Market analyst Rohit Srivastava expects Indian equity markets to remain range-bound in the near term before attempting a decisive breakout. The Founder of Strike Money Analytics and Indiacharts shared his technical outlook with ET Now, highlighting key levels and sector preferences for the coming period.

Nifty Technical Outlook

Srivastava identifies crucial technical levels for the Nifty's near-term trajectory. He expects the index to consolidate around current levels with specific support and resistance zones.

Technical Level: Target/Support
Breakout Target: 26,500
Downside Support: 26,100
Trend Line: October-November highs connection

"Over the next couple of days, the Nifty should head towards 26,500, which is an important breakout level. This corresponds to the trend line connecting the previous highs seen between October and November," Srivastava explained.

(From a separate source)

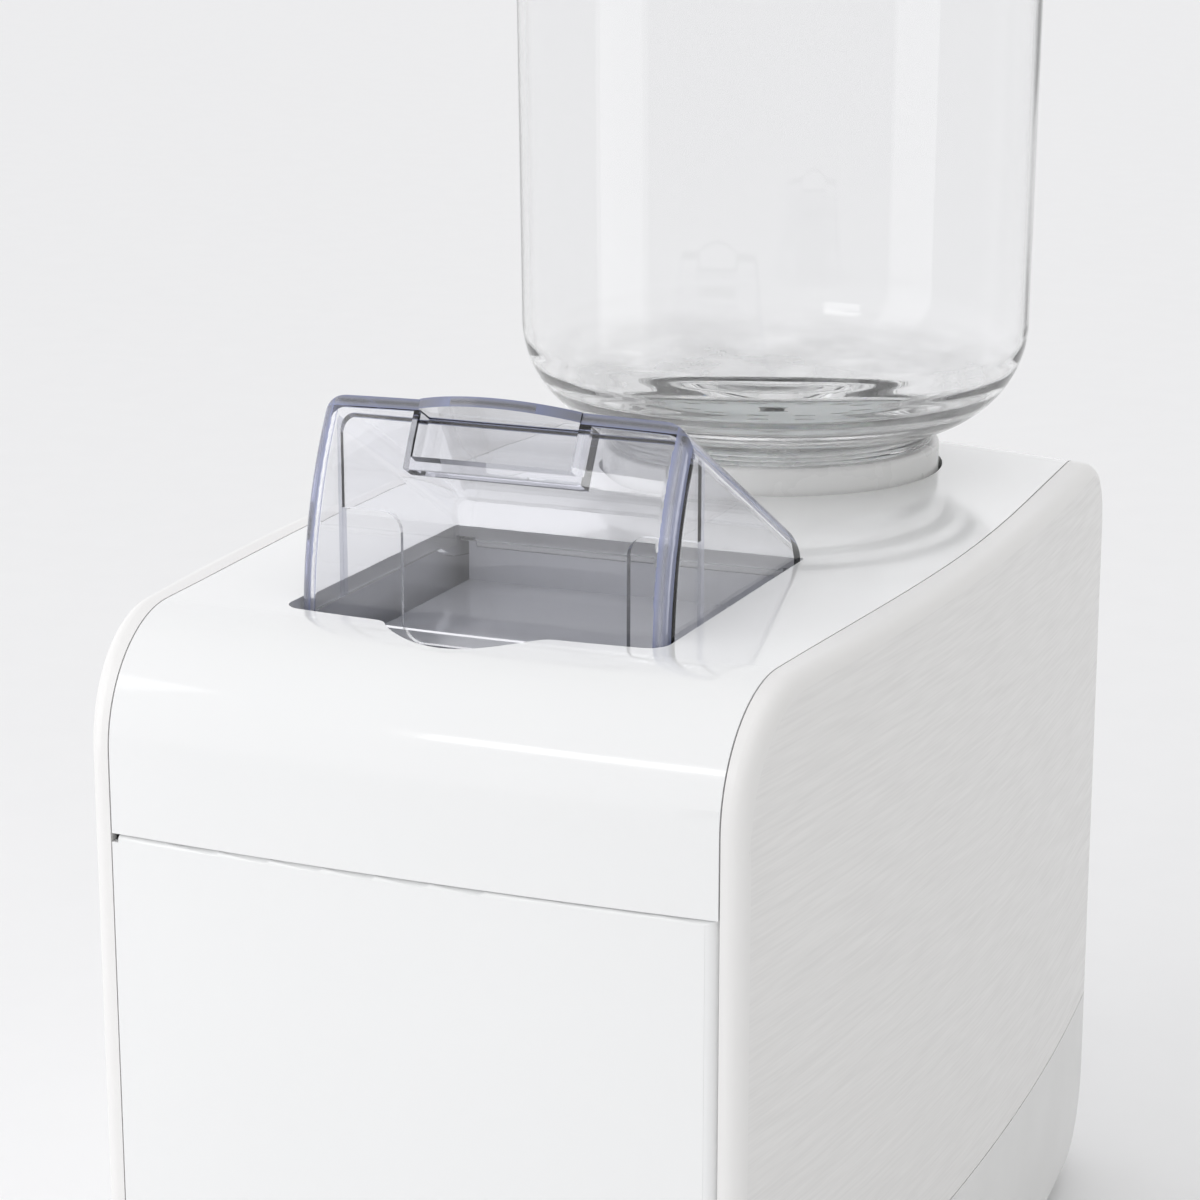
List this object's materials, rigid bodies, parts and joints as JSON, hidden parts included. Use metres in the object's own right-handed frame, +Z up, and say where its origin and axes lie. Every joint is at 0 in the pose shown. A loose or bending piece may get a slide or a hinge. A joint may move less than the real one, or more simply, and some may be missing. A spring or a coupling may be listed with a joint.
{
  "type": "countertop water dispenser",
  "caption": "Barrel-sided white countertop dispenser with an inverted clear bottle, a clear tilting hood over a well, a front door and a drip drawer.",
  "frame": {"origin": "on the table, under the middle of the whole object's box", "axes": "+Z up, -Y out of the front face, +X to the right seen from the front"},
  "size_m": [0.1684, 0.2856, 0.458],
  "materials": {
    "cover_white": "glossy white moulded cover",
    "side_panel": "light grey-white with a fine streaky hairline texture",
    "base_white": "satin white",
    "hood_clear": "clear polished acrylic, edges tinted violet",
    "liner_grey": "glossy dark grey",
    "bottle_glass": "clear, smooth, slightly uneven thick wall",
    "cap_white": "smooth white",
    "soft_seal": "soft silicone",
    "feet_rubber": "matt black",
    "pin_steel": "ground",
    "magnet_grey": "nickelled",
    "bay_grey": "satin grey",
    "spout_steel": "polished",
    "grille_steel": "brushed",
    "paddle_grey": "satin dark grey",
    "tank_natural": "milky",
    "hose_silicone": "milky silicone",
    "float_white": "matt",
    "frame_grey": "moulded, matt",
    "heater_alloy": "cast",
    "switch_black": "matt black",
    "rocker_black": "glossy black",
    "pump_plastic": "moulded black",
    "motor_can": "zinc plated",
    "board_green": "lacquered board",
    "parts_dark": "components",
    "pin_brass": "plated"
  },
  "bodies": {
    "body": {"base_chassis": "base_white", "bay_liner": "bay_grey", "board_components": "parts_dark", "bottle_seat": "bay_grey", "case_screws": "pin_steel", "control_board": "board_green", "door_catch_plate": "pin_steel", "door_hinge_pins": "pin_steel", "feed_hose": "hose_silicone", "float_stem": "tank_natural", "heater_block": "heater_alloy", "hood_hinge_pins": "pin_steel", "hood_switch": "switch_black", "inlet_pins": "pin_brass", "inner_frame": "frame_grey", "left_side_shell": "side_panel", "outlet_hose": "hose_silicone", "paddle_pin": "pin_steel", "paddle_switch": "switch_black", "power_inlet": "switch_black", "power_supply": "parts_dark", "pump_bracket": "frame_grey", "pump_housing": "pump_plastic", "pump_motor": "motor_can", "rear_cover": "base_white", "reservoir": "tank_natural", "right_side_shell": "side_panel", "rubber_feet": "feet_rubber", "spout": "spout_steel", "supply_hose": "hose_silicone", "switch_frame": "switch_black", "thermal_cutout": "switch_black", "top_front_cover": "cover_white", "well_liner": "liner_grey"},
    "hood": {"clear_hood": "hood_clear", "hood_inner_plate": "hood_clear"},
    "door": {"front_door": "cover_white", "door_magnet": "magnet_grey"},
    "tray": {"drip_tray": "cover_white", "drip_grille": "grille_steel"},
    "paddle": {"cup_paddle": "paddle_grey"},
    "bottle_unit": {"bottle": "bottle_glass", "bottle_cap": "cap_white", "cap_seal": "soft_seal", "valve_cage": "tank_natural", "valve_spring": "pin_steel"},
    "plunger": {"valve_plunger": "tank_natural", "valve_seal": "soft_seal"},
    "impeller": {"pump_impeller": "float_white"},
    "float": {"level_float": "float_white"},
    "rocker": {"power_rocker": "rocker_black"},
    "switch_button": {"hood_switch_button": "rocker_black"}
  },
  "joints": [
    {"name": "hood_hinge", "type": "hinge", "parent": "body", "child": "hood", "pos_m": [0, -0.012, 0.1942], "axis": [1, 0, 0], "range_deg": [0, 28.8]},
    {"name": "door_hinge", "type": "hinge", "parent": "body", "child": "door", "pos_m": [0.067, -0.1382, 0.1], "axis": [0, 0, 1], "range_deg": [0, 90]},
    {"name": "tray_slide", "type": "slide", "parent": "body", "child": "tray", "axis": [0, -1, 0], "range_m": [0, 0.075]},
    {"name": "paddle_hinge", "type": "hinge", "parent": "body", "child": "paddle", "pos_m": [0, -0.0665, 0.112], "axis": [1, 0, 0], "range_deg": [0, 6], "stiffness_Nm_per_rad": 0.15, "springref_deg": -5.73},
    {"name": "bottle_lift", "type": "slide", "parent": "body", "child": "bottle_unit", "axis": [0, 0, 1], "range_m": [0, 0.06]},
    {"name": "valve_travel", "type": "slide", "parent": "bottle_unit", "child": "plunger", "axis": [0, 0, 1], "range_m": [0, 0.003], "stiffness_N_per_m": 120, "springref_m": -0.006, "deforming": ["valve_spring"]},
    {"name": "impeller_spin", "type": "hinge", "parent": "body", "child": "impeller", "pos_m": [-0.037, 0.0375, 0.058], "axis": [1, 0, 0], "continuous": true},
    {"name": "float_rise", "type": "slide", "parent": "body", "child": "float", "axis": [0, 0, 1], "range_m": [0, 0.015]},
    {"name": "rocker_tilt", "type": "hinge", "parent": "body", "child": "rocker", "pos_m": [0.034, 0.1277, 0.074], "axis": [1, 0, 0], "range_deg": [-16, 0]},
    {"name": "hood_switch_travel", "type": "slide", "parent": "body", "child": "switch_button", "axis": [0, 1, 0], "range_m": [0, 0.0015], "stiffness_N_per_m": 150, "springref_m": -0.002}
  ]
}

A successful move above 26,500 could generate stronger momentum ahead of the monthly derivatives expiry.

IT Sector: Mixed Signals

The IT sector faces headwinds following reports about changes to the US H-1B lottery system. Srivastava maintains a cautious stance on long-term IT investments while seeing short-term trading opportunities.

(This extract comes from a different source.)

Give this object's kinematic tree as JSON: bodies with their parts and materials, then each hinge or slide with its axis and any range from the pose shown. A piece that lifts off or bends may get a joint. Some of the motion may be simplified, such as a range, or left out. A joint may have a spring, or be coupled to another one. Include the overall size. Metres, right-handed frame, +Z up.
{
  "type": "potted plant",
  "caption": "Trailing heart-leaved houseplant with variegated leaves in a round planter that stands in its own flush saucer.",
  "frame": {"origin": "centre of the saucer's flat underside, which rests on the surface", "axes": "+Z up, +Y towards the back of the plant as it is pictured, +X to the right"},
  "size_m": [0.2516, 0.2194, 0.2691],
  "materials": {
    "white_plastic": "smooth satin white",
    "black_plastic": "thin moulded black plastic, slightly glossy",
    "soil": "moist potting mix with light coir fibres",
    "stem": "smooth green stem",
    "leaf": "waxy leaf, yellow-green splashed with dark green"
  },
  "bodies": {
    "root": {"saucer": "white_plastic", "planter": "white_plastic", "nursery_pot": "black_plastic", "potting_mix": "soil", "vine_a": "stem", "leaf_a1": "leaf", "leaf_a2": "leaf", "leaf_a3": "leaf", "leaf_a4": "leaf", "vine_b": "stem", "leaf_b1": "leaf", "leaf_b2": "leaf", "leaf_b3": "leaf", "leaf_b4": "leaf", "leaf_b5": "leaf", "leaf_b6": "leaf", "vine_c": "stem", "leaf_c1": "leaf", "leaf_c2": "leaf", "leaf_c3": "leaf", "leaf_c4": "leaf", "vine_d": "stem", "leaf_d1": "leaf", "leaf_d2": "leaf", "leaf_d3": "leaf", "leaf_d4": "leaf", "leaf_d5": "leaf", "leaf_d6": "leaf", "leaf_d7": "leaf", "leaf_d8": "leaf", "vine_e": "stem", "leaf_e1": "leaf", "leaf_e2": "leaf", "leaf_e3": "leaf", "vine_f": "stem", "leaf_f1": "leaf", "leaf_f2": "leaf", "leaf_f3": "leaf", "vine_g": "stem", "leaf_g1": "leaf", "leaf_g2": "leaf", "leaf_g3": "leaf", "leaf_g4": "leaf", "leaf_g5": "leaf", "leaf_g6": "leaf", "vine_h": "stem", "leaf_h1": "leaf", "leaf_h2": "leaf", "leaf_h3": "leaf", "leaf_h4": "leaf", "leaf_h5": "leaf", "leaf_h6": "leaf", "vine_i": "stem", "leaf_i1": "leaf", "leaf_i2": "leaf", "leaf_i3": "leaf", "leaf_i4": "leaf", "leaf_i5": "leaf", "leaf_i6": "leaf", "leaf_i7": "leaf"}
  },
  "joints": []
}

IT Sector Outlook: Details
Short-term Target: IT Index towards 40,000
Long-term Earnings Growth: 8-12% for large-cap companies
Investment Approach: Selective and cautious

"From a trading perspective, the current dip can still be seen as a buying opportunity. The IT index could move towards 40,000 or slightly higher in the short term," he noted. However, he emphasized that IT stocks have historically underperformed broader markets during growth cycles, particularly given modest earnings growth expectations.

Metals Sector Preference for Santa Rally

Looking toward the final week of December, Srivastava expresses optimism about a potential Santa rally, with global markets showing supportive trends across Asian markets and Wall Street. His sector preference focuses on metals.

"The environment is gradually turning favourable for commodities, with a weakening US dollar and rising prices of metals like copper and aluminium," Srivastava observed. He specifically highlighted stocks such as Hindalco and National Aluminium, which have demonstrated strong momentum and could continue outperforming in the near term.

Investment Strategy

Srivastava advises investors to maintain selectivity in their approach, closely monitor key technical levels, and align short-term trades with sectors benefiting from favorable global macro conditions. The combination of technical breakout potential in the Nifty and commodity sector strength presents opportunities for tactical positioning in the current market environment.